Las víctimas no son el 1, el 2, el 500, el 6042… Las víctimas son Carlota, Lucy, Diego, Duvan… Son ellos y sus padres, son los hijos huérfanos, las viudas y los viudos, los vecinos aterrorizados y desplazados… La sangre que un día latió y que no nació para ser derramada...
Frente a un país amnésico, acostumbrado a mirar a otro lado, por indiferencia o por miedo, a agachar la cabeza y a guardar silencio, las paredes son voces necesarias, para muchos probablemente incómodas, pero también, y por eso, doblemente necesarias. Necesarias para abrir los ojos, los oídos, las mentes y el corazón para no repetir la historia, para hacer que el dolor del “otro” no se nos vuelva paisaje y que el paisaje no se nos vuelva indiferencia.

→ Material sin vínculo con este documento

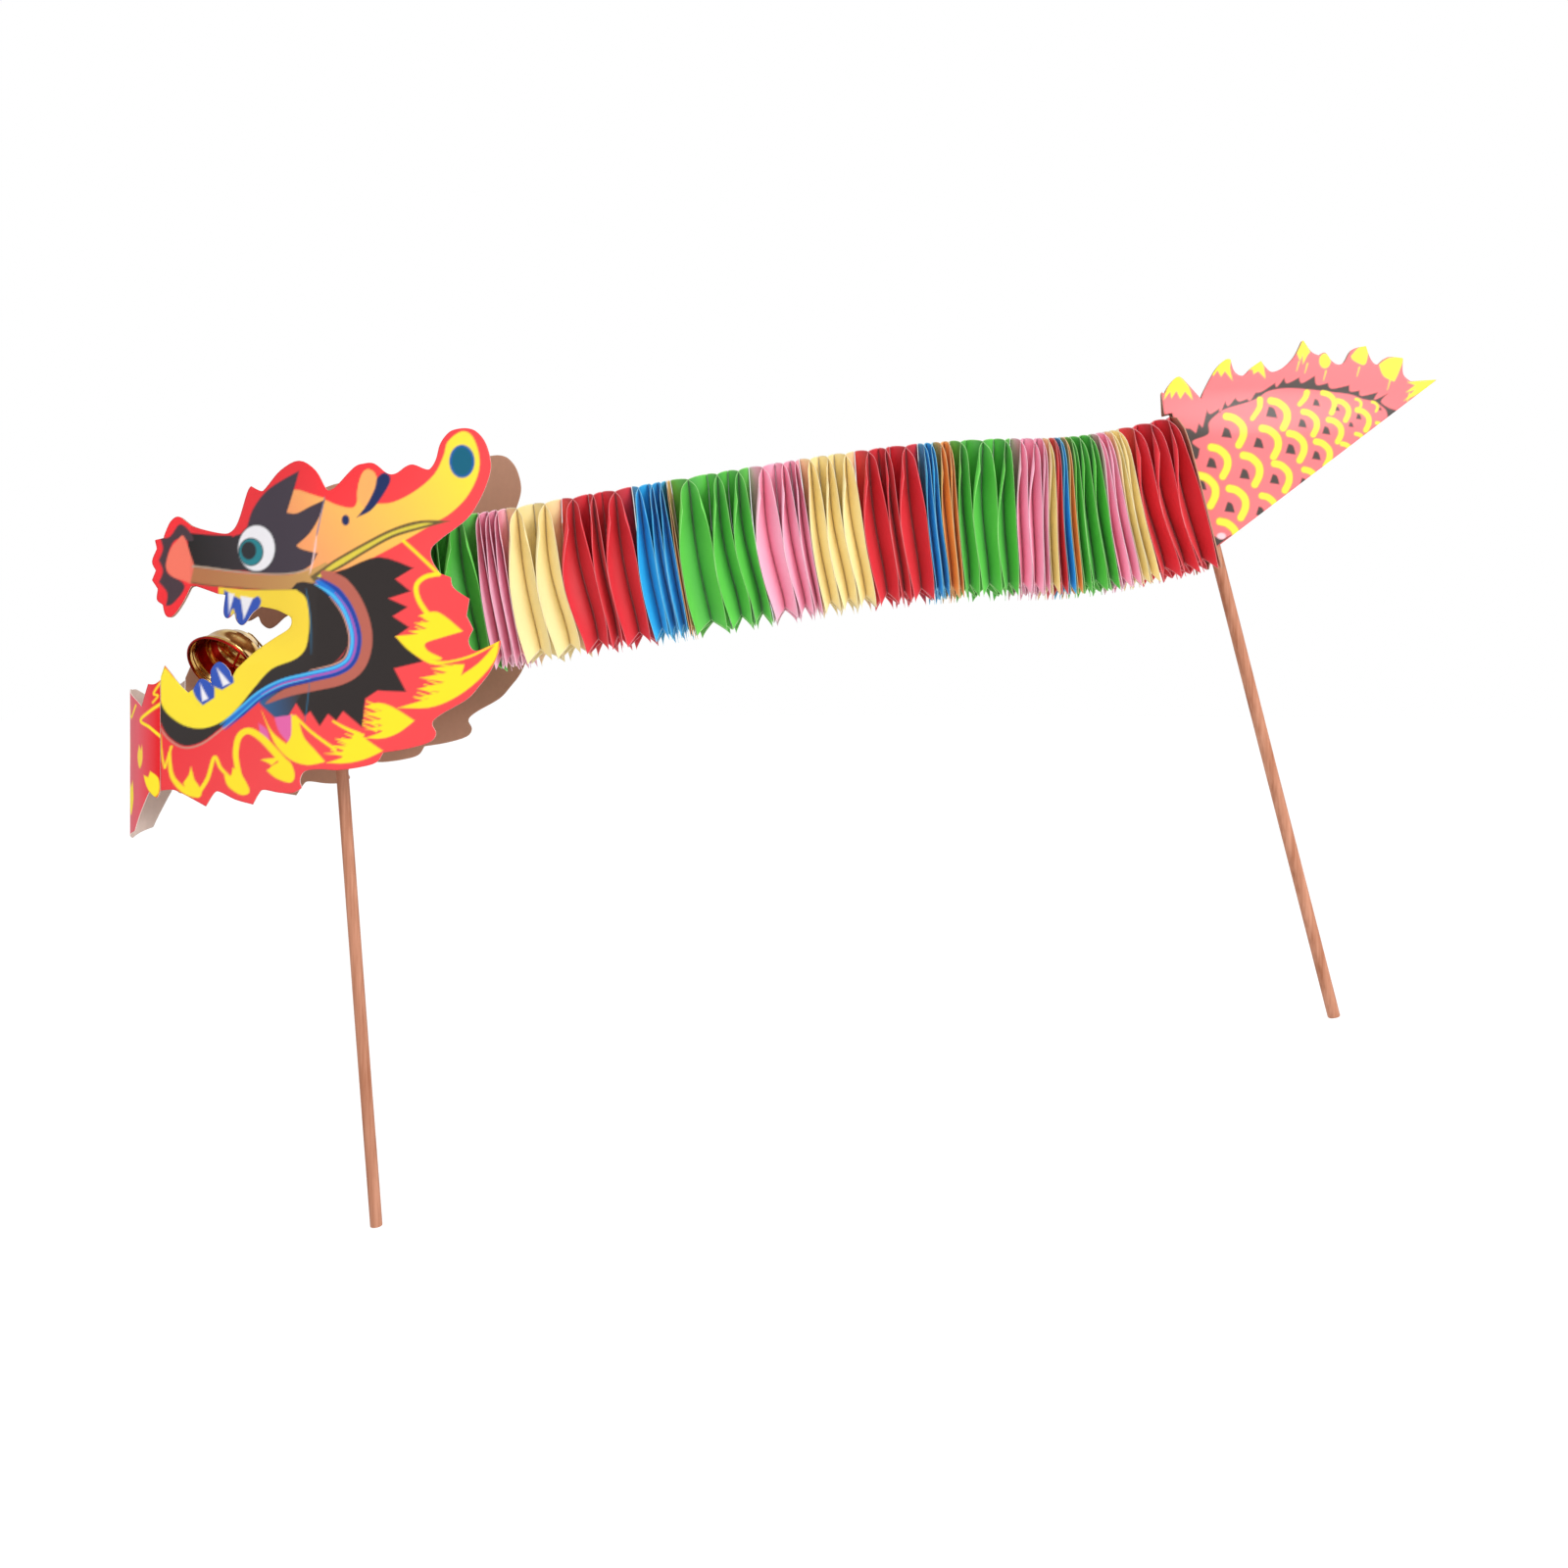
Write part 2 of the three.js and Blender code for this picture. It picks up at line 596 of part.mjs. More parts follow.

En las calles las obras están vivas, o más que eso… Hoy están, mañana quién sabe… Hoy son de un color, mañana tendrán un añadido, una parte mutilada… El arte urbano es cambiante, como la vida; lleno de cicatrices, como la vida; efímero, como la vida...
El grafiti es arte que sale de los museos porque cree en el espacio público como el lugar más poderoso (y válido, y legítimo) para interpelar; como el lugar que no discrimina o que discrimina de manera tan brutal que debería cuestionarnos.
El grafiti es un llamado de atención, nace de la necesidad de expresarse, pero adquiere sentido en ese “otro”, en el transeúnte más o menos desprevenido al que va destinado (o no) un mensaje; en ese ciudadano indolente acostumbrado a las premisas edulcoradas que venden (literalmente venden) la publicidad y las redes.
El arte urbano es la ciudad que habla, la sociedad que expresa sus contradicciones, sus temores, sus sueños, sus alegrías, sus denuncias… Es la vida sobreviviendo al cemento, la individualidad y la libertad frente a la homogeneización estructural… Las calles gritan porque, queramos o no, todos necesitamos conocer y recordar lo que nos ha pasado como sociedad para seguir adelante en el empeño de construir una ciudad y un país habitable, en el que la dignidad y la vida sean posibles.